> [THE PROBLEM] Please give the listing again in its entirety, exactly as written.

> [DATA SECTION]
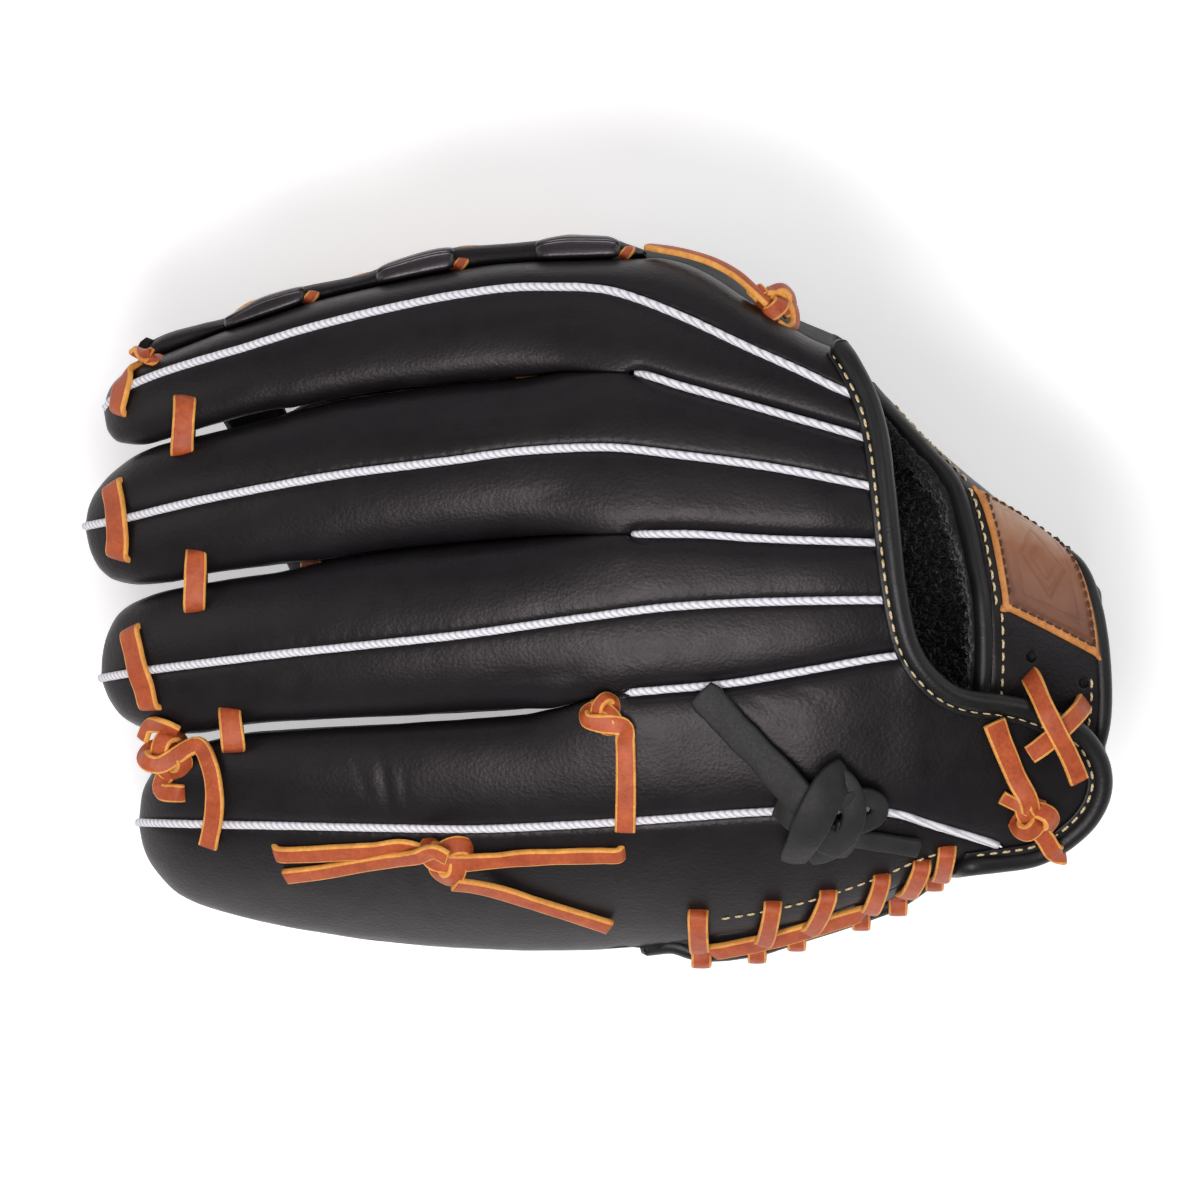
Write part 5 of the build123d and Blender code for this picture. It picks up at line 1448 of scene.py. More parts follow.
# ties between neighbouring tips
s = Soup()
for (xa, ya), (xb, yb), w in (((-124.8, 58.8), (-125.6, 45.8), 7.0), ((-121.3, 12.6), (-121.8, -1.0), 6.6), ((-111.2, -34.6), (-110.2, -43.2), 7.2)):
    za, zb = lift_z(xa, ya), lift_z(xb, yb)
    zt = max(za, zb) + 1.9
    mid = ((xa + xb) / 2, (ya + yb) / 2, zt + 0.9)
    P = [(xa, ya + 2.0, za - 3.4), (xa, ya + 1.7, za - 0.2), (xa, ya + 0.2, zt), mid, (xb, yb - 0.2, zt), (xb, yb - 1.7, zb - 0.2), (xb, yb - 2.0, zb - 3.4)]
    U = [(0, 1, 0.15), (0, 0.8, 0.6), (0, 0.25, 1), (0, 0, 1), (0, -0.25, 1), (0, -0.8, 0.6), (0, -1, 0.15)]
    lace(s, P, U, w, 2.1, per=8, seed=xa, rough=0.08)
    # the same lace seen again under the stalls
    zu = min(za, zb) - 26
    P = [(xa, ya + 1.6, za - 22), (xa, ya + 0.6, zu - 1.2), ((xa + xb) / 2, (ya + yb) / 2, zu - 1.8), (xb, yb - 0.6, zu - 1.2), (xb, yb - 1.6, zb - 22)]
    U = [(0, 1, -0.3), (0, 0.5, -1), (0, 0, -1), (0, -0.5, -1), (0, -1, -0.3)]
    lace(s, P, U, 6.2, 2.0, per=6, seed=xb)
tan_piece("tip_ties", s, ["tip_cross_laces"])

# knot and tail on the little finger's tip
s = Soup()
cz = lift_z(-130.2, -47.0)
kc = (-130.4, -46.6, cz + 3.6)
kp, ku = knot_path(kc, (1, 0.15, 0), (0.05, 0.1, 1), 7.0, 2.7, turn=0.5, squash_=0.92)
P0, U0 = on_back(((-127.0, -58.0), (-131.8, -57.0, 0.8)), 1.1)
tail, tu = on_back(((-119.6, -44.0, 2.8), (-116.8, -50.0, 1.2), (-115.6, -57.0, 0.8), (-115.8, -64.0, 0.9), (-117.8, -73.6, 0.7)), 1.2)
lace(s, [(-124.6, -58.0, lift_z(-124.6, -58) - 2.6)] + P0 + kp + tail, [(1, 0, 0.4)] + U0 + ku + tu, 5.6, 2.0, per=8, seed=1.0, rough=0.10, taper=[(0, 1), (0.7, 0.98), (0.86, 1.0), (1, 1.08)])
P, U = on_back(((-137.6, -42.6, 0.4), (-135.2, -38.4, 1.2), (-130.6, -36.9, 1.6), (-126.6, -38.6, 1.4)), 1.2)
lace(s, P, U, 4.8, 1.9, per=7, seed=5)
tan_piece("little_finger_tip_knot", s, ["pinky_tip_knot"])

# knot between ring and little finger, tail lying straight down
s = Soup()
kc = (0.9, -34.2, lift_z(0.9, -36) + 3.0)
kp, ku = knot_path(kc, (0.8, -0.4, 0), (0, 0, 1), 5.6, 2.0, turn=1.1, squash_=0.95, n=13)
tail, tu = on_back(((7.0, -37.6, 3.2), (7.6, -42.0, 1.3), (7.8, -50.0, 0.9), (7.8, -58.0, 0.9), (7.7, -64.0, 1.4), (7.6, -68.4, 2.0)), 1.1)
lace(s, [(-1.0, -31.0, lift_z(-1, -36) - 3.5), (-2.2, -32.2, lift_z(-1, -36) + 1.2)] + kp + tail, [(-1, 0, 0.3), (-1, 0, 0.8)] + ku + [(0.3, 0, 1)] + tu[1:], 5.9, 2.0, per=8, seed=2.0, taper=[(0, 0.62), (0.62, 0.68), (0.72, 1.0), (1, 1.05)])
tan_piece("ring_little_finger_knot", s, ["ring_pinky_knot"])

# long knotted lace on the little finger
s = Soup()
a, au = through(((-96.6, -76.2), (-88, -76.2), (-78, -75.6), (-68, -75.0, 0.2), (-58.5, -73.8, 0.8)), 1.15, True, False)
kc = (-45.6, -77.2, lift_z(-45.6, -78) + 3.9)
kp, ku = knot_path(kc, (1, -0.25, 0), (0, -0.15, 1), 7.2, 2.9, turn=0.15, squash_=0.9)
b, bu = through(((-32.5, -77.4, 1.6), (-24, -77.0, 0.3), (-12, -76.6), (0, -76.3), (5.4, -76.2)), 1.15, False, True)
lace(s, a + kp + b, au + ku + bu, 5.7, 2.0, per=8, seed=6.0, rough=0.09)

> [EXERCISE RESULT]
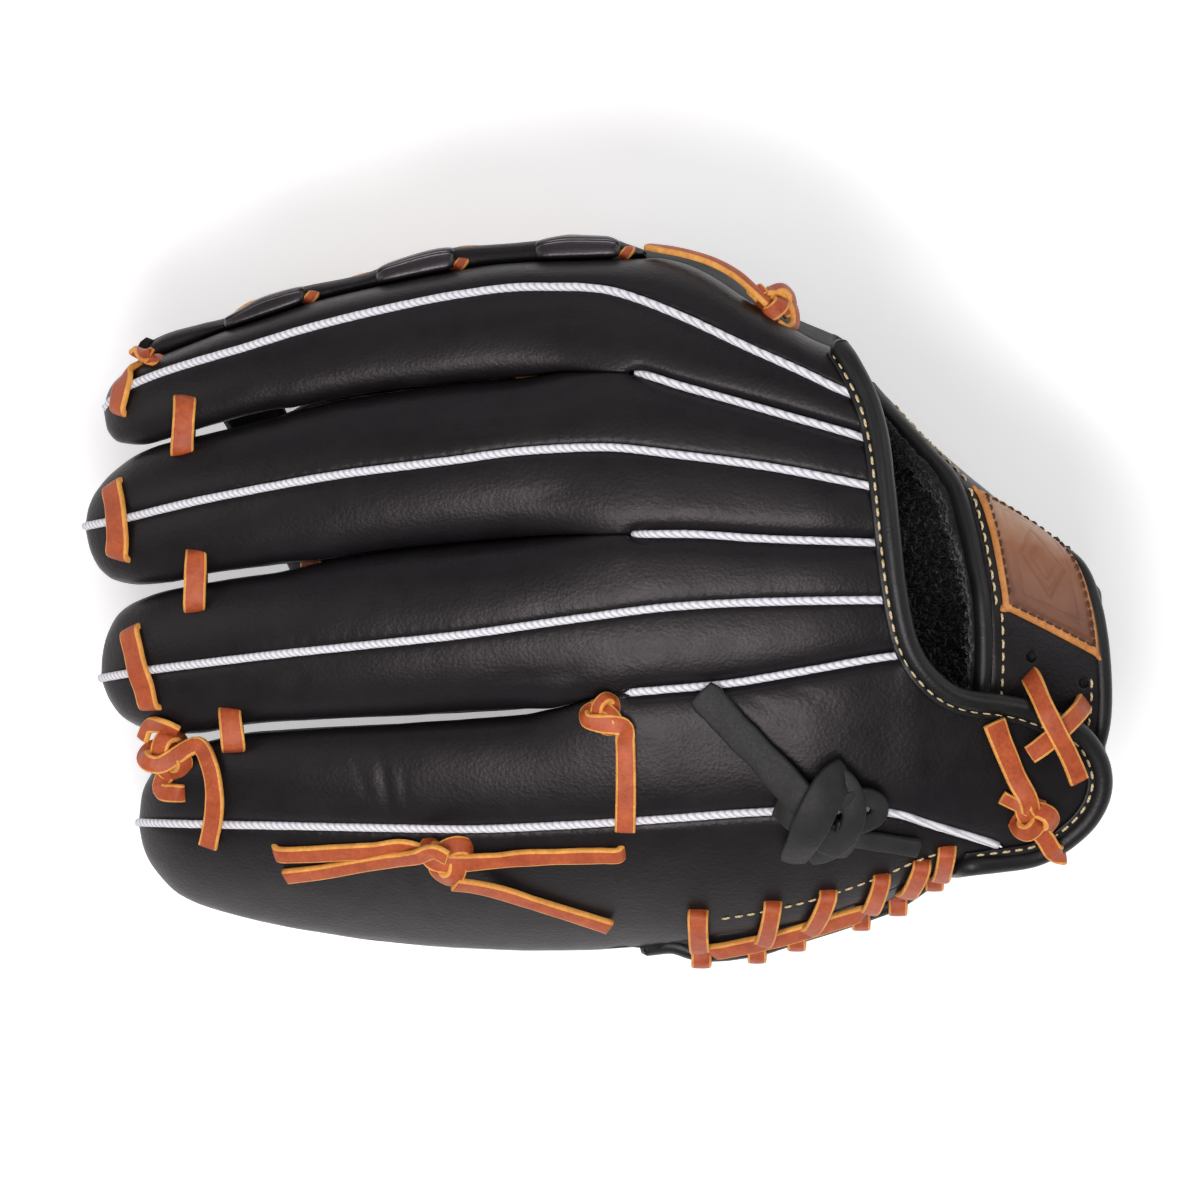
Write part 5 of the build123d and Blender code for this picture. It picks up at line 1448 of scene.py. More parts follow.
# ties between neighbouring tips
s = Soup()
for (xa, ya), (xb, yb), w in (((-124.8, 58.8), (-125.6, 45.8), 7.0), ((-121.3, 12.6), (-121.8, -1.0), 6.6), ((-111.2, -34.6), (-110.2, -43.2), 7.2)):
    za, zb = lift_z(xa, ya), lift_z(xb, yb)
    zt = max(za, zb) + 1.9
    mid = ((xa + xb) / 2, (ya + yb) / 2, zt + 0.9)
    P = [(xa, ya + 2.0, za - 3.4), (xa, ya + 1.7, za - 0.2), (xa, ya + 0.2, zt), mid, (xb, yb - 0.2, zt), (xb, yb - 1.7, zb - 0.2), (xb, yb - 2.0, zb - 3.4)]
    U = [(0, 1, 0.15), (0, 0.8, 0.6), (0, 0.25, 1), (0, 0, 1), (0, -0.25, 1), (0, -0.8, 0.6), (0, -1, 0.15)]
    lace(s, P, U, w, 2.1, per=8, seed=xa, rough=0.08)
    # the same lace seen again under the stalls
    zu = min(za, zb) - 26
    P = [(xa, ya + 1.6, za - 22), (xa, ya + 0.6, zu - 1.2), ((xa + xb) / 2, (ya + yb) / 2, zu - 1.8), (xb, yb - 0.6, zu - 1.2), (xb, yb - 1.6, zb - 22)]
    U = [(0, 1, -0.3), (0, 0.5, -1), (0, 0, -1), (0, -0.5, -1), (0, -1, -0.3)]
    lace(s, P, U, 6.2, 2.0, per=6, seed=xb)
tan_piece("tip_ties", s, ["tip_cross_laces"])

# knot and tail on the little finger's tip
s = Soup()
cz = lift_z(-130.2, -47.0)
kc = (-130.4, -46.6, cz + 3.6)
kp, ku = knot_path(kc, (1, 0.15, 0), (0.05, 0.1, 1), 7.0, 2.7, turn=0.5, squash_=0.92)
P0, U0 = on_back(((-127.0, -58.0), (-131.8, -57.0, 0.8)), 1.1)
tail, tu = on_back(((-119.6, -44.0, 2.8), (-116.8, -50.0, 1.2), (-115.6, -57.0, 0.8), (-115.8, -64.0, 0.9), (-117.8, -73.6, 0.7)), 1.2)
lace(s, [(-124.6, -58.0, lift_z(-124.6, -58) - 2.6)] + P0 + kp + tail, [(1, 0, 0.4)] + U0 + ku + tu, 5.6, 2.0, per=8, seed=1.0, rough=0.10, taper=[(0, 1), (0.7, 0.98), (0.86, 1.0), (1, 1.08)])
P, U = on_back(((-137.6, -42.6, 0.4), (-135.2, -38.4, 1.2), (-130.6, -36.9, 1.6), (-126.6, -38.6, 1.4)), 1.2)
lace(s, P, U, 4.8, 1.9, per=7, seed=5)
tan_piece("little_finger_tip_knot", s, ["pinky_tip_knot"])

# knot between ring and little finger, tail lying straight down
s = Soup()
kc = (0.9, -34.2, lift_z(0.9, -36) + 3.0)
kp, ku = knot_path(kc, (0.8, -0.4, 0), (0, 0, 1), 5.6, 2.0, turn=1.1, squash_=0.95, n=13)
tail, tu = on_back(((7.0, -37.6, 3.2), (7.6, -42.0, 1.3), (7.8, -50.0, 0.9), (7.8, -58.0, 0.9), (7.7, -64.0, 1.4), (7.6, -68.4, 2.0)), 1.1)
lace(s, [(-1.0, -31.0, lift_z(-1, -36) - 3.5), (-2.2, -32.2, lift_z(-1, -36) + 1.2)] + kp + tail, [(-1, 0, 0.3), (-1, 0, 0.8)] + ku + [(0.3, 0, 1)] + tu[1:], 5.9, 2.0, per=8, seed=2.0, taper=[(0, 0.62), (0.62, 0.68), (0.72, 1.0), (1, 1.05)])
tan_piece("ring_little_finger_knot", s, ["ring_pinky_knot"])

# long knotted lace on the little finger
s = Soup()
a, au = through(((-96.6, -76.2), (-88, -76.2), (-78, -75.6), (-68, -75.0, 0.2), (-58.5, -73.8, 0.8)), 1.15, True, False)
kc = (-45.6, -77.2, lift_z(-45.6, -78) + 3.9)
kp, ku = knot_path(kc, (1, -0.25, 0), (0, -0.15, 1), 7.2, 2.9, turn=0.15, squash_=0.9)
b, bu = through(((-32.5, -77.4, 1.6), (-24, -77.0, 0.3), (-12, -76.6), (0, -76.3), (5.4, -76.2)), 1.15, False, True)
lace(s, a + kp + b, au + ku + bu, 5.7, 2.0, per=8, seed=6.0, rough=0.09)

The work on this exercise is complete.